Android pourra ainsi mettre la main sur de nombreuses données précieuses, comme celles qui concernent les trajets des automobilistes: «Il sera intéressant de savoir comment les marques automobiles et les firmes technologiques vont s’arranger pour se diviser le gâteau et que chacun puisse en vivre, soutien Peter Murmann. Peut-être que les entreprises technologiques vont tenter de s’attribuer à elles seules la plus-value des données et de réduire les constructeurs automobiles à des fabricants de hardware, qui génèrent peu d’argent.» Le professeur de l’Université de Saint-Gall pense au cas de Apple et Foxconn. Le fabricant chinois ne gagnerait que peu d’argent à produire les iPhone, tandis que la firme de Cupertino ferait tout son beurre sur l’exploitation de ses logiciels. 
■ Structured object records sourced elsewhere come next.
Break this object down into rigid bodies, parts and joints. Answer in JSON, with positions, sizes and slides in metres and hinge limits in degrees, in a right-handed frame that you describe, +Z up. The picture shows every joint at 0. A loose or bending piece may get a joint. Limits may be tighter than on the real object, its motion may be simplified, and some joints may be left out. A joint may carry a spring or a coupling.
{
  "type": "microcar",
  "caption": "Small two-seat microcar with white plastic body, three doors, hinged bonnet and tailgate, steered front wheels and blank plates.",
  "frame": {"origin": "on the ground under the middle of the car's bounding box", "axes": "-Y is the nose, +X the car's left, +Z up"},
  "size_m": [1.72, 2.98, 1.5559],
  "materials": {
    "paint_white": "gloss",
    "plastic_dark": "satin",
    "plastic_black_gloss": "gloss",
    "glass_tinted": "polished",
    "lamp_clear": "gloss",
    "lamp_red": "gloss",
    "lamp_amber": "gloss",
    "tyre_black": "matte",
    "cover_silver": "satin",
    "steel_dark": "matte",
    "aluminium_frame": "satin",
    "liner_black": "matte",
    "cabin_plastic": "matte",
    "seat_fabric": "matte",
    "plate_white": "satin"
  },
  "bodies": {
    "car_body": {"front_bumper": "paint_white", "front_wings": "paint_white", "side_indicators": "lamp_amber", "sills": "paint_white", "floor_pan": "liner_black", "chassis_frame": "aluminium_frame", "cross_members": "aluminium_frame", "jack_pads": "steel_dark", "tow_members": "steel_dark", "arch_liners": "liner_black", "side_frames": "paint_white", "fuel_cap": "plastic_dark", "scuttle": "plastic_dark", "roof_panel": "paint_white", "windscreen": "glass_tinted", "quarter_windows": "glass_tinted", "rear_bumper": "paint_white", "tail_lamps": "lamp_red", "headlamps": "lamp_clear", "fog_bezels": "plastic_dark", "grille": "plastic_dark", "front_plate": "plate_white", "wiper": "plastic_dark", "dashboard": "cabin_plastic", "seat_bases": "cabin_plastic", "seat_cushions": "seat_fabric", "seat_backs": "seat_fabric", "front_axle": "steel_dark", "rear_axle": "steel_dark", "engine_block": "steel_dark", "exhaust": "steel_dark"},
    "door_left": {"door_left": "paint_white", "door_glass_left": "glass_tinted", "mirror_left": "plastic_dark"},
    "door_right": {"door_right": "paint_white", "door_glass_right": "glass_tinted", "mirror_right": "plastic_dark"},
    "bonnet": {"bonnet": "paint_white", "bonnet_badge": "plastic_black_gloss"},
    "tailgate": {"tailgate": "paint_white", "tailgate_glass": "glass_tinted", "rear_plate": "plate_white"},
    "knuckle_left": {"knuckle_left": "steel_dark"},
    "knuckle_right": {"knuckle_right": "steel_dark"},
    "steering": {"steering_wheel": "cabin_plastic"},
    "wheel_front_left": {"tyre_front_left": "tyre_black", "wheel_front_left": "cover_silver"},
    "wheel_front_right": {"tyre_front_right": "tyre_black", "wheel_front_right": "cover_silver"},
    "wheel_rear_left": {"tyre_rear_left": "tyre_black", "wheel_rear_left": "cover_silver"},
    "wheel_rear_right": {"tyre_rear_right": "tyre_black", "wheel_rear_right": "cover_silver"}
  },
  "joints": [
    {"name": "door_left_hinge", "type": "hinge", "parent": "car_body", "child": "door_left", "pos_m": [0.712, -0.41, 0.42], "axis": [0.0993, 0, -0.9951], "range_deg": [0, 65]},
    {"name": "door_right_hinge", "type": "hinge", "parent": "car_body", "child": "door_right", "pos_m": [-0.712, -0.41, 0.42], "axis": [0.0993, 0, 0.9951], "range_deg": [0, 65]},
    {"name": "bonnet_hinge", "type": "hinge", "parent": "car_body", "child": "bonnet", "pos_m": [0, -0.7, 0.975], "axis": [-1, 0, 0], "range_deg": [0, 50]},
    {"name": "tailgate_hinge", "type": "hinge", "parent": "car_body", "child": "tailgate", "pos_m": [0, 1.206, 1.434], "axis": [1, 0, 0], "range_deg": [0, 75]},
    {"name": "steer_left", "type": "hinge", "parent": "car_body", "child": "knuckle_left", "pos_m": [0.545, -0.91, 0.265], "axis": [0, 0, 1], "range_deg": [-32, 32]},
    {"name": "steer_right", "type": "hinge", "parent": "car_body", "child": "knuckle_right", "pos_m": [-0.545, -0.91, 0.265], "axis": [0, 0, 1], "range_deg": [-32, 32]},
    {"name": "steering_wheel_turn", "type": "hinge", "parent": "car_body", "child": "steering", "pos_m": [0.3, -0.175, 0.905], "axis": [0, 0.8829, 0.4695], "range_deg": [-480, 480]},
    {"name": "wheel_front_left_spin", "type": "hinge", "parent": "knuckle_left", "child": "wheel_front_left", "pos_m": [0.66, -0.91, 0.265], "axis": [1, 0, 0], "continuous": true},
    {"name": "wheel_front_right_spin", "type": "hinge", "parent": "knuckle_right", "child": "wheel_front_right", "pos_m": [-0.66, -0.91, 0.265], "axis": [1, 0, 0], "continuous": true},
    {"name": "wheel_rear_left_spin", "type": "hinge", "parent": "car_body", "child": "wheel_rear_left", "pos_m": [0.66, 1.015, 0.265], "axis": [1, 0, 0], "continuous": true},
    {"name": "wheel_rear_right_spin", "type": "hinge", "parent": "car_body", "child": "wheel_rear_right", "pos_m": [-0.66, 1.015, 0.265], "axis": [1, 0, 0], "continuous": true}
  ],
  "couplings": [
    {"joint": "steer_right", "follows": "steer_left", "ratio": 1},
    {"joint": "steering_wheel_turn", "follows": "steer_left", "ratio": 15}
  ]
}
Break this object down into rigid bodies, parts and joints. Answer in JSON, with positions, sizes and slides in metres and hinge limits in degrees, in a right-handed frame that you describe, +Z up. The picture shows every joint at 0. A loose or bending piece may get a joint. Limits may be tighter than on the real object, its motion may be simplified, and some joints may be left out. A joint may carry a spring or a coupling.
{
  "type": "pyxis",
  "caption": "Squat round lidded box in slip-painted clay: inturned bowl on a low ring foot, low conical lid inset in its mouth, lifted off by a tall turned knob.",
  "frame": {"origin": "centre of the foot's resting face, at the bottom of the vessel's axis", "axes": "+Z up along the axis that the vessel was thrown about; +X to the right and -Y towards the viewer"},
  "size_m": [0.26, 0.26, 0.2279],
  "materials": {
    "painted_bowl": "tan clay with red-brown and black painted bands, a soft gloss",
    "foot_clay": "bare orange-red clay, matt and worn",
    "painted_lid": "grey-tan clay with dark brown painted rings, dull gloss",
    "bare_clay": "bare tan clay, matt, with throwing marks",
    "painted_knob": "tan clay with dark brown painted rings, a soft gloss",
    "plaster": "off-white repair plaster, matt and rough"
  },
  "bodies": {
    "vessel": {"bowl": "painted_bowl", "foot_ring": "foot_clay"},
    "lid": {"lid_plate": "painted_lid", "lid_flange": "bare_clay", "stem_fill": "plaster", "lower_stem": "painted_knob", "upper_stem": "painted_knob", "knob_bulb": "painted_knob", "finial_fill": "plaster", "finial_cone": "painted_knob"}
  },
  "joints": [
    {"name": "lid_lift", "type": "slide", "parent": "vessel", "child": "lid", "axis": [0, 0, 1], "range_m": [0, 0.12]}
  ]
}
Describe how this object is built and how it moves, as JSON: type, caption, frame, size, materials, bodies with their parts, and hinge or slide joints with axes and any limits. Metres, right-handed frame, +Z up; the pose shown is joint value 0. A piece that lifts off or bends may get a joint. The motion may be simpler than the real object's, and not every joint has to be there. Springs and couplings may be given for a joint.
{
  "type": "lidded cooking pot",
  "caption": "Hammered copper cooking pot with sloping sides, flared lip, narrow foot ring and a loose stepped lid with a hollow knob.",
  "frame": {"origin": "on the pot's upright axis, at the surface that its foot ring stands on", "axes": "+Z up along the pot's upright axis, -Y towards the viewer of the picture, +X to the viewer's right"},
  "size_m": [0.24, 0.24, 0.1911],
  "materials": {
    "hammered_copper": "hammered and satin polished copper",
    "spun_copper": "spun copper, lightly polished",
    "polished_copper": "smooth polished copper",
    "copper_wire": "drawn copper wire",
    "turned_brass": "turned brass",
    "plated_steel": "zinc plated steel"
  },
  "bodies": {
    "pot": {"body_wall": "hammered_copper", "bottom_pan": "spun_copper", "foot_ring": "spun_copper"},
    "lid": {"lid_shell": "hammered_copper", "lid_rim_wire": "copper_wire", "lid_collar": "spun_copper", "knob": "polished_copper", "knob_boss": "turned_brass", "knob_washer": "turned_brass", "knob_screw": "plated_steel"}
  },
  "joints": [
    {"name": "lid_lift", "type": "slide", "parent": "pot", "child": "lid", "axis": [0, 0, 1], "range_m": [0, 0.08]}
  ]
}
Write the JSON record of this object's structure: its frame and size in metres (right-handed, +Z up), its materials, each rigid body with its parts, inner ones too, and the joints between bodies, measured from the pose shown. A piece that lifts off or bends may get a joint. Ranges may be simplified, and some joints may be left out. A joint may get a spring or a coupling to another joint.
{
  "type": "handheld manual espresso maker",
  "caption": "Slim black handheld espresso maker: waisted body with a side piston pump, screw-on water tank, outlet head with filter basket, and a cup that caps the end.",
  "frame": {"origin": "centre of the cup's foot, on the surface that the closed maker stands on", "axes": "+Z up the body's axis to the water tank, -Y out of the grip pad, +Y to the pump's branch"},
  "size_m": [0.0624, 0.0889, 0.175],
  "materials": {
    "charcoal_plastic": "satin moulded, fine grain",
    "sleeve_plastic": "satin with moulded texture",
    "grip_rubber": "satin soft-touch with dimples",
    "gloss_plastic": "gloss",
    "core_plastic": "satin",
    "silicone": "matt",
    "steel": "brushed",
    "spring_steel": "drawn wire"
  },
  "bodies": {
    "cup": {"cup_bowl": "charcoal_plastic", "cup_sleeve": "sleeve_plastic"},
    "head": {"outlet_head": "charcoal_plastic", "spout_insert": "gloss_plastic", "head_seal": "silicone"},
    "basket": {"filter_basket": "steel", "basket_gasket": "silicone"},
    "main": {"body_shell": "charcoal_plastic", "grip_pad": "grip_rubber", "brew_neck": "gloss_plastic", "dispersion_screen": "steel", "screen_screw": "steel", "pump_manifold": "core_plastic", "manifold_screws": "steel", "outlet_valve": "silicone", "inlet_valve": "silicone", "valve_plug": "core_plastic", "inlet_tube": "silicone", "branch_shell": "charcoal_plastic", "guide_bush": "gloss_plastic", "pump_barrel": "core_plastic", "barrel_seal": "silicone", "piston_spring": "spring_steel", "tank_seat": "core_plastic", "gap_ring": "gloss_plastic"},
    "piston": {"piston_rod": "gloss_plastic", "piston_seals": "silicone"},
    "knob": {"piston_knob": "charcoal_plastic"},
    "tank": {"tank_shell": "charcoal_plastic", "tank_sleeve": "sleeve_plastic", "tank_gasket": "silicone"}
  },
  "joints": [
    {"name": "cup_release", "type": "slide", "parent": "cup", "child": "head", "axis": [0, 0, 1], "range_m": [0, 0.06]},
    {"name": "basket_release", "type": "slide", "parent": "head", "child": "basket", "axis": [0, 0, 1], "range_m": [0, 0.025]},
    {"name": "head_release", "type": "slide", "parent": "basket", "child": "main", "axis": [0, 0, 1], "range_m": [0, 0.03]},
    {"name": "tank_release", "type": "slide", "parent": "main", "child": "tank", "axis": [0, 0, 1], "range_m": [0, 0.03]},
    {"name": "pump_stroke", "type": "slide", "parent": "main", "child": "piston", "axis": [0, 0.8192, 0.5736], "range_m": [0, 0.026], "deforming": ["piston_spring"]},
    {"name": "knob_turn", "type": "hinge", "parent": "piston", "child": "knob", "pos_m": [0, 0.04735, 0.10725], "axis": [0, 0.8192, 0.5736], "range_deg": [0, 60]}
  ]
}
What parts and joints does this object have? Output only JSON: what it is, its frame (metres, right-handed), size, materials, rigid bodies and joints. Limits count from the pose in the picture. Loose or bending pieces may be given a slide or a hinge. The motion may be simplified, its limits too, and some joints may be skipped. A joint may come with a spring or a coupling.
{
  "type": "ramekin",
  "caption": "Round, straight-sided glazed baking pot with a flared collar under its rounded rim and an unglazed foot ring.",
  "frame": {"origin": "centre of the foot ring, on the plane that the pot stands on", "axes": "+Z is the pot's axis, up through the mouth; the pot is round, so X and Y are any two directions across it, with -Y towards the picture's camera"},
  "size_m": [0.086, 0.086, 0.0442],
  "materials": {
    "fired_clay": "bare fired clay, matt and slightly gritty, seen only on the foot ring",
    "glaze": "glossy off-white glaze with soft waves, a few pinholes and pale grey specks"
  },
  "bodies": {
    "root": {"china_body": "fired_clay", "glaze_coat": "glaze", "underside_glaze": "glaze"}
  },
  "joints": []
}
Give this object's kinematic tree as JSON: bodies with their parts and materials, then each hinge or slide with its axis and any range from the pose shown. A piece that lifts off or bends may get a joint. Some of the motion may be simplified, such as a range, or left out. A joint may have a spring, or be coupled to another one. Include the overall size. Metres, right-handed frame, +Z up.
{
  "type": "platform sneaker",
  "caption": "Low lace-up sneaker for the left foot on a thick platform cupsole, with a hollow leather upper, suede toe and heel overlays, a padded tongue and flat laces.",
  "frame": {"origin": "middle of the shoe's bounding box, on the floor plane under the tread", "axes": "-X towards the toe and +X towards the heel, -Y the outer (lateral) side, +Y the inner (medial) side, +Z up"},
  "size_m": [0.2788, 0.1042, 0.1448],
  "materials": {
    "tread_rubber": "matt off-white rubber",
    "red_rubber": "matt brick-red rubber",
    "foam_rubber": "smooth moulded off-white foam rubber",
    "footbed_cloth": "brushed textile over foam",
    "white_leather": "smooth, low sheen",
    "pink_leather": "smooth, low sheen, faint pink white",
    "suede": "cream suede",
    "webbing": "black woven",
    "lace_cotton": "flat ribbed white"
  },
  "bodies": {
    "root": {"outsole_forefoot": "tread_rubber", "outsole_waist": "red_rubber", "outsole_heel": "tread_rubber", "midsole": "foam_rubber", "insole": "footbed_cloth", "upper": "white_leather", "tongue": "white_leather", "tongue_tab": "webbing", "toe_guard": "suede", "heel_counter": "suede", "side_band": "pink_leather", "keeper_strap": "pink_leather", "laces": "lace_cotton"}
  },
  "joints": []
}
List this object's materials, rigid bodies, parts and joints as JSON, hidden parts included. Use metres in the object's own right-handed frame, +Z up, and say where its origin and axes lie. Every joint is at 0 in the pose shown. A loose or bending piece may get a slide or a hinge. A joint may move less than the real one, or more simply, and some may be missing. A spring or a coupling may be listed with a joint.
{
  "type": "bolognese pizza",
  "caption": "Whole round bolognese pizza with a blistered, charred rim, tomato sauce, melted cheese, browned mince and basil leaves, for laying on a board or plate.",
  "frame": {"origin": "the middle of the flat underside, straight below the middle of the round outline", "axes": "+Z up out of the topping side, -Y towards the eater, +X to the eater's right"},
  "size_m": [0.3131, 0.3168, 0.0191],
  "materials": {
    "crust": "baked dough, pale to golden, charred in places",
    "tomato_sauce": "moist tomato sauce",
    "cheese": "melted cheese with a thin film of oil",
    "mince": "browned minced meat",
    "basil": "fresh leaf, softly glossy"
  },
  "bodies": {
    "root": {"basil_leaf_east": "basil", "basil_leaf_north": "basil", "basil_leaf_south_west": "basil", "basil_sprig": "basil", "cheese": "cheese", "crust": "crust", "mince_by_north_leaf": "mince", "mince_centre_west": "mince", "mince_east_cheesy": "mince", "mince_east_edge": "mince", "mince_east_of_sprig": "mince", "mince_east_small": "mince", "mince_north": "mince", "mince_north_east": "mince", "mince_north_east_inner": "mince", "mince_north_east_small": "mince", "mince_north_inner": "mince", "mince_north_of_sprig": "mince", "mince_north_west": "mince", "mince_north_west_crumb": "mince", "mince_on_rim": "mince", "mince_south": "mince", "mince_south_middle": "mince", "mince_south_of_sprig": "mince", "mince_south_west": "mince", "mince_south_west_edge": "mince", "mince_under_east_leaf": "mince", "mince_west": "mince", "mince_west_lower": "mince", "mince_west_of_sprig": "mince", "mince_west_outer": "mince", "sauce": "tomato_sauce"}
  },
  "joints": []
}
L’analogie avec le monde des smartphones ne s’arrête par là. En effet, en faisant cavalier seul, Mercedes et VW veulent se positionner comme les «Apple» du monde automobile – et espérer attirer des clients grâce à un logiciel qui serait supérieur à celui des autres constructeurs. «L’expérience-client deviendra centrale, celle-ci est facteur de différenciation pour les constructeurs, explique Peter Murmann. Cette expérience passera aussi par l’utilisation des logiciels». VW, Mercedes et Toyota souhaitent ainsi de faire de leur système d’exploitation un critère d’achat décisif, comme pouvait l’être leur moteur thermique, par le passé.

Google, de son côté, tentera de multiplier les constructeurs-clients, comme elle l’a fait dans le monde des smartphones, avec Android. Quel modèle s’imposera? «Peut-être qu’une entreprise s’imposera sur le marché à la façon d’Apple, écrit Alina Kaminke dans son travail de Master. Mais parier là-dessus est aussi un risque énorme pour les constructeurs. On peut se retrouver avec un seul fournisseur. Et personne ne veut connaître le même destin que les entreprises de téléphonie mobile d’antan, qui ont investi des sommes colossales et qui ont échoué.» En effet, face à ce tournant majeur, les spectres de Nokia et Motorola hantent les esprits des constructeurs automobiles.